John was killed in action on May 31, 1862, at Fair Oaks, Virginia.

On June 3, 1862, Homer Thayer of Company G wrote to the Lansing State Republican that “Sergt. Chas. T. Foster, the Color Sergt. of the Regiment was the first to fall. He was bravely holding the colors, and by his coolness and courage, doing much to encourage the boys to press on. Orderly E. F. Siverd was soon after wounded, but still did his duty and urged his comrades on. Soon after this Corporals Case B. Wickham, John Blanchard and Nathaniel T. Atkinson, and privates Samuel Dowell and Charles T. Gaskill received fatal shots. Atkinson and Dowell were brought from the field before they died. All have been buried, and their resting places marked with aboard giving the name, company and Regiment.”

He may have been buried among the unknown soldiers in Seven Pines National Cemetery, although there is a marker for him in Boughton cemtery, Clinton County: sec N2 lot 2 grave 4.

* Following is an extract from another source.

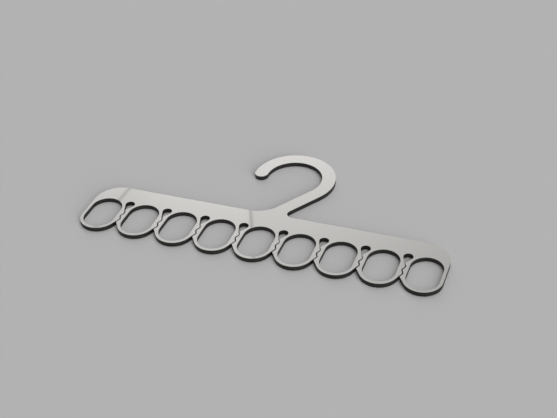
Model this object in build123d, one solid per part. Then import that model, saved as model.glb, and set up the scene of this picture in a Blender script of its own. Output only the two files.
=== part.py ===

Sarah died in 1876 and was buried in Boughton cemetery, next to two of her three sons. (Another son Charles F. also died during the war and is also buried in Boughton cemetery).

David was living in Petoskey, Emmet County in 1887 when he applied for a dependent father’s pension, no. 252901. By 1889 David was living in Petoskey, although he was reported as having spent his summers there with one of his daughters, a Mrs. Stafford. David died in 1895 and was interred alongside his family in Boughton cemetery.